Kırım savaşı ile borçlandırılan,iç siyasette mason localarının kontrolüne giren bir Osmanlı'nın çöküşünü hiç bir şey engelleyemediği gibi bu unsurlar ülkenin kılcal damarlarına kadar sirayet etmiştirler. Daha sonra Marshall yardımlarında ve İmf'ye teslim oluşumuzla üzerimizdeki operasyon tamamlanmış, iç ve dış siyasette bağımlı hale, ülke olarak getirilmişiz.
Sistem bize bunu sunarken diğer taraftan, her ne zaman ülke kıpırdanmaya çalışsa mutlak süretle karşımızda korkulacak bir düşman çıkartılmış ve bunun için ülke içinde cepheleşmeyi sağlayacak basınla halk şekillendirilmiş,her zaman ülkenin başının üzerinde tokmak gibi duran sorunlar bazen komşu devletler olmuş,bazen terör,bazen ise din olmuştur. Halk bunlar etrafında birbiriyle kutuplaştırılırken, arka tarafta onlar istedikleri gibi ülkeyi yönetmiştirler.

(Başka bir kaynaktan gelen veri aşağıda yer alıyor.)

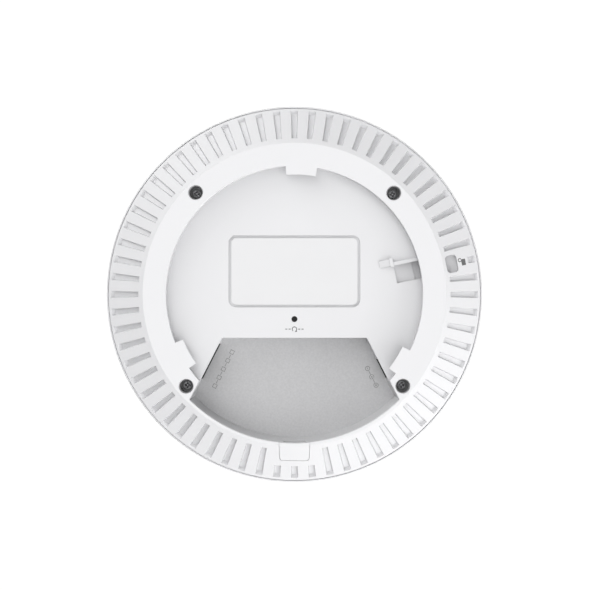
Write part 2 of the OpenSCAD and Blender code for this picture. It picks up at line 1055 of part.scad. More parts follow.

Kullanılan öğelere bakıldığında ise insanların olup biteni tahayyul edemediğine şahit oluyoruz. Ülke içerisinde bir sistem değişikliğine gidiliyor, yeni oluşumda belirli unsurlar kilit noktalara getiriliyor, daha sonra dershaneler sornuyla başlayan hesaplaşmanın küçük bir hareketle ülkenin tüm taşlarını yerinden oynatacak olaylara neden oluyor. Olaylar tırmanıyor, ekonomi alanındaki kazanımlarda oynamalar başlıyor, sonuçta değer olarak gördüğün unsurların, hangi akla hizmette ülkenin önüne set çektiğini anlayamıyorsun.
Sonra bir kargaşa başlıyorki neye kime nasıl inanacağını bilemiyorsun ,çıkarlar ön plana geçiyor ve ülkede yaşayan insanların gelecekleri hayalleri,onurları hepsi bir kaç grubun şahsi emellerinin peşinde nasıl sönüp gittiğine tanıklık ediyorsun. Sorsan herkes vatansever, herkes vatan için emek harcamakta, olayın aslı ise ülkenin kılcal damarlarına kadar yerleşen bu unsurların süreci kendi lehlerinde sürdürürken, vatan diyen unsurlar bunlar tarafından kullanıldıklarını görememektedirler. Olaylar açığa çıktığında ise herkes sistem tarafından karşısındakinin kukllanıldığını savunurken, kullananlar ikinci planda yine olayların gelişimine göre senaryo yazmaktadırlar.